> [Task to carry out]: Reproduce the full listing that appears beneath this instruction exactly.

--- start Data ---

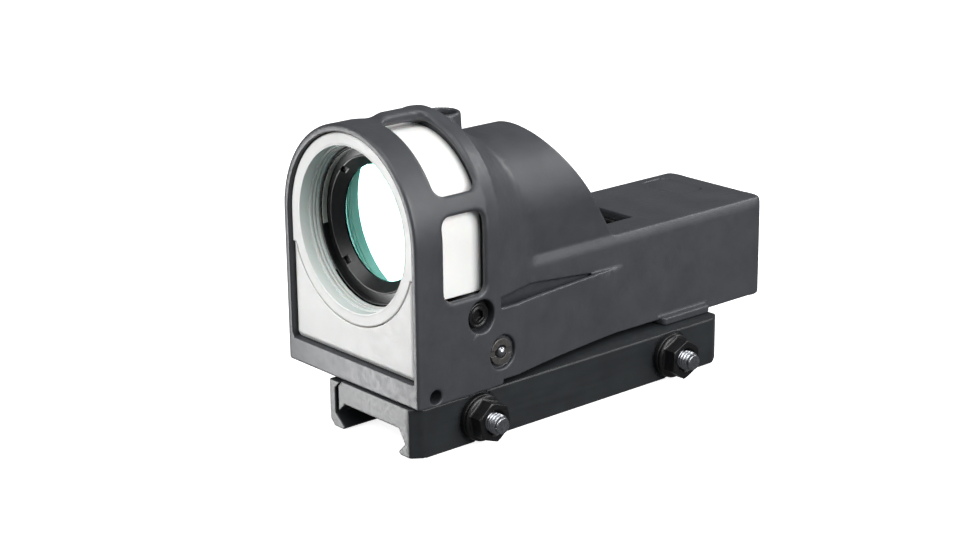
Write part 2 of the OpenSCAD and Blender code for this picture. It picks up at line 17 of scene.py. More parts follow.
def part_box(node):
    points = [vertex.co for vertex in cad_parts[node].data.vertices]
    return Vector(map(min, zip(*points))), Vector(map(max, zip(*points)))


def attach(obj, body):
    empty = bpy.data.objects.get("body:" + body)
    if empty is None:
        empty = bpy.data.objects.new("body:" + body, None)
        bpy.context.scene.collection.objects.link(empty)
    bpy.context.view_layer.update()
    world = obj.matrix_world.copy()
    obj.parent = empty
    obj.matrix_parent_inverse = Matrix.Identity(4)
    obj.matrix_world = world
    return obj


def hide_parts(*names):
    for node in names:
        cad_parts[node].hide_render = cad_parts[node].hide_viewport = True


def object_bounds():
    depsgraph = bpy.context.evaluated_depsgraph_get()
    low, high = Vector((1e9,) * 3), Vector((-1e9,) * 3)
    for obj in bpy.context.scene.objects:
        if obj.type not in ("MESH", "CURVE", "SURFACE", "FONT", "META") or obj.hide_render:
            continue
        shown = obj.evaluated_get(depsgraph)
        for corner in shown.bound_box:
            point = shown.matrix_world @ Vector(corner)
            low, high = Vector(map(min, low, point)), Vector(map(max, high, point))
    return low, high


MM = 0.001

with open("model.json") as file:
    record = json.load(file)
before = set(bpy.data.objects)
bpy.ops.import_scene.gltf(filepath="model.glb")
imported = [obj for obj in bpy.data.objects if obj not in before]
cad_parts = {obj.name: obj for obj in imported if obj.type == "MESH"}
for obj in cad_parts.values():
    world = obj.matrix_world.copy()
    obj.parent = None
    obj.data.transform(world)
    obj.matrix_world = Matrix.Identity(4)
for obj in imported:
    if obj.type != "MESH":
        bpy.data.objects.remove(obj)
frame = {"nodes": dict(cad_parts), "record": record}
cad_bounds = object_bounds()
low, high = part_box("housing")
ORIGIN = np.array([(low[0] + high[0]) / 2, low[1], low[2]])

# ---------------------------------------------------------------- sizes, in millimetres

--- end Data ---

> [Solution to this task]:
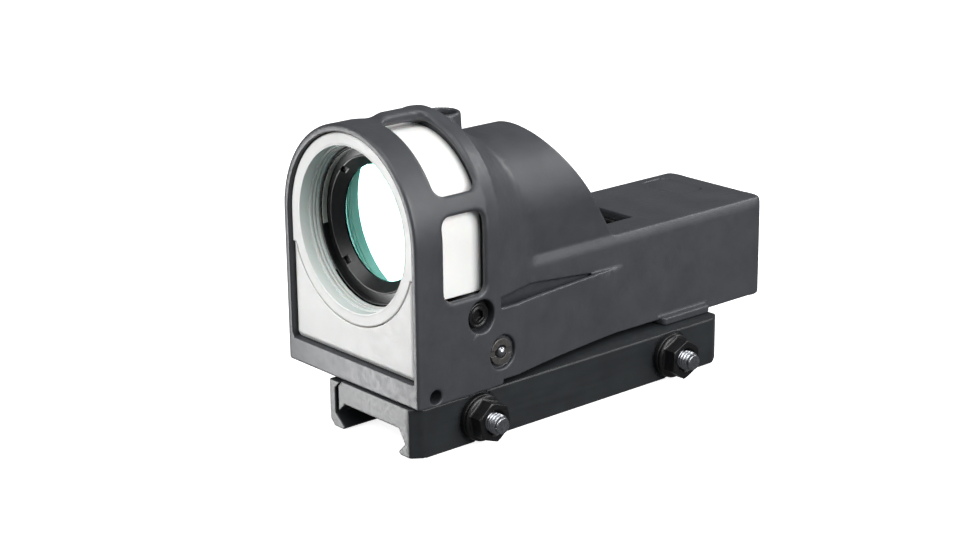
Write part 2 of the OpenSCAD and Blender code for this picture. It picks up at line 17 of scene.py. More parts follow.
def part_box(node):
    points = [vertex.co for vertex in cad_parts[node].data.vertices]
    return Vector(map(min, zip(*points))), Vector(map(max, zip(*points)))


def attach(obj, body):
    empty = bpy.data.objects.get("body:" + body)
    if empty is None:
        empty = bpy.data.objects.new("body:" + body, None)
        bpy.context.scene.collection.objects.link(empty)
    bpy.context.view_layer.update()
    world = obj.matrix_world.copy()
    obj.parent = empty
    obj.matrix_parent_inverse = Matrix.Identity(4)
    obj.matrix_world = world
    return obj


def hide_parts(*names):
    for node in names:
        cad_parts[node].hide_render = cad_parts[node].hide_viewport = True


def object_bounds():
    depsgraph = bpy.context.evaluated_depsgraph_get()
    low, high = Vector((1e9,) * 3), Vector((-1e9,) * 3)
    for obj in bpy.context.scene.objects:
        if obj.type not in ("MESH", "CURVE", "SURFACE", "FONT", "META") or obj.hide_render:
            continue
        shown = obj.evaluated_get(depsgraph)
        for corner in shown.bound_box:
            point = shown.matrix_world @ Vector(corner)
            low, high = Vector(map(min, low, point)), Vector(map(max, high, point))
    return low, high


MM = 0.001

with open("model.json") as file:
    record = json.load(file)
before = set(bpy.data.objects)
bpy.ops.import_scene.gltf(filepath="model.glb")
imported = [obj for obj in bpy.data.objects if obj not in before]
cad_parts = {obj.name: obj for obj in imported if obj.type == "MESH"}
for obj in cad_parts.values():
    world = obj.matrix_world.copy()
    obj.parent = None
    obj.data.transform(world)
    obj.matrix_world = Matrix.Identity(4)
for obj in imported:
    if obj.type != "MESH":
        bpy.data.objects.remove(obj)
frame = {"nodes": dict(cad_parts), "record": record}
cad_bounds = object_bounds()
low, high = part_box("housing")
ORIGIN = np.array([(low[0] + high[0]) / 2, low[1], low[2]])

# ---------------------------------------------------------------- sizes, in millimetres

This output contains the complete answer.